Taxpayers and national security policymakers gain stronger diversification away from high‑risk or adversary suppliers and better coordination with allies, which can reduce strategic dependence and improve national security resilience.
A prohibition on new federal spending for the Act (section 8) can prevent or severely delay implementation, blocking expansion of programs and services the law intends to deliver.
Taxpayers may face increased federal costs to run assessments, staff working groups, hire consultants, and administer programs and oversight tied to the strategy and definitions.
Small businesses, consumers, and some domestic manufacturers could see higher prices and costs because reshoring, onshoring, or allied‑coordination policies and compliance requirements may be more expensive and tend to favor larger firms with resources to retool.
Based on analysis of 12 sections of legislative text.
Directs Commerce to lead a federal Supply Chain Resilience Working Group to assess, map, and strengthen critical supply chains and encourage U.S. and allied production, with reporting requirements and a 10-year sunset; no new funding authorized.

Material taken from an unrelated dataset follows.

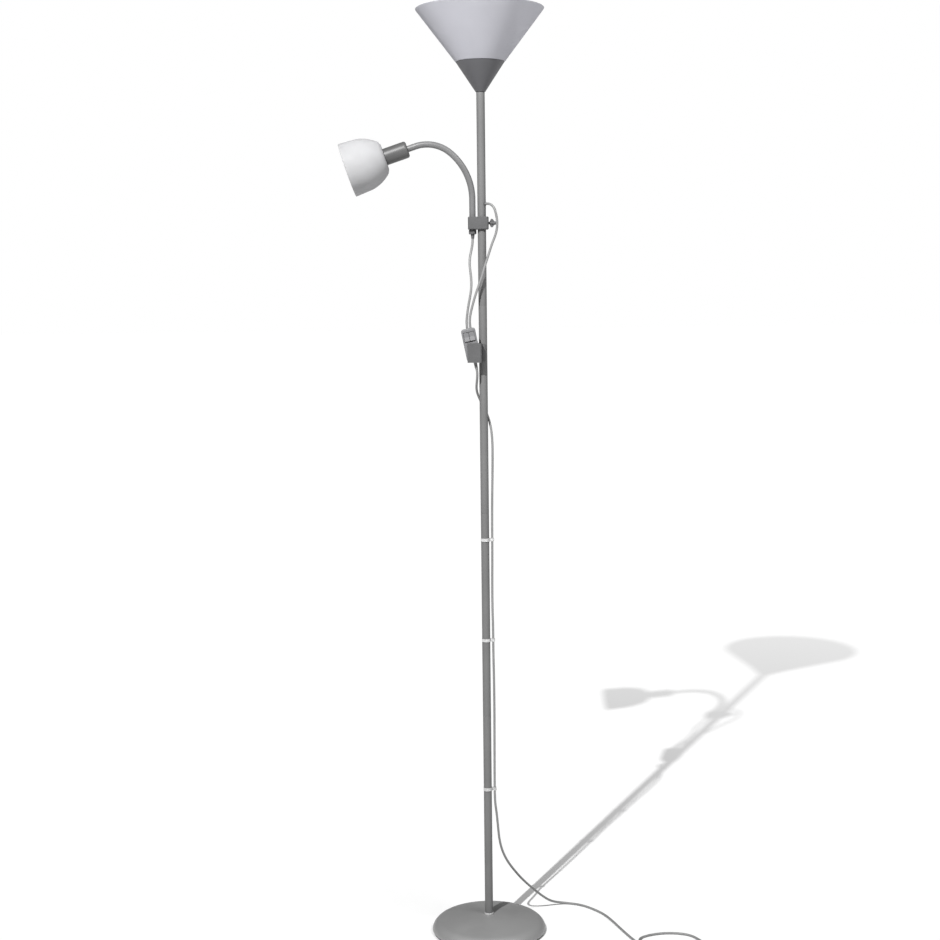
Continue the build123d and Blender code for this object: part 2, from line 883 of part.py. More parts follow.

Introduced January 27, 2025 by Maria E. Cantwell · Last progress July 3, 2025
Directs the Commerce Department’s Office of Industry and Analysis to lead a federal effort to assess, map, and strengthen critical supply chains and emerging technology supply lines, promote resilient domestic and allied production, and improve coordination across federal agencies, industry, academia, and state/local partners. It creates a Supply Chain Resilience Working Group, requires multi-step assessments and reports (including a comprehensive Commerce capability assessment), and sets deadlines for deliverables while expressly disallowing new appropriations and applying a 10-year sunset. The law emphasizes reducing reliance on certain high-risk countries (consistent with international obligations), identifying vulnerabilities and workforce needs, encouraging flexible manufacturing and contingency planning, and defining key terms for critical goods, industries, and resilience activities to guide implementation and information sharing.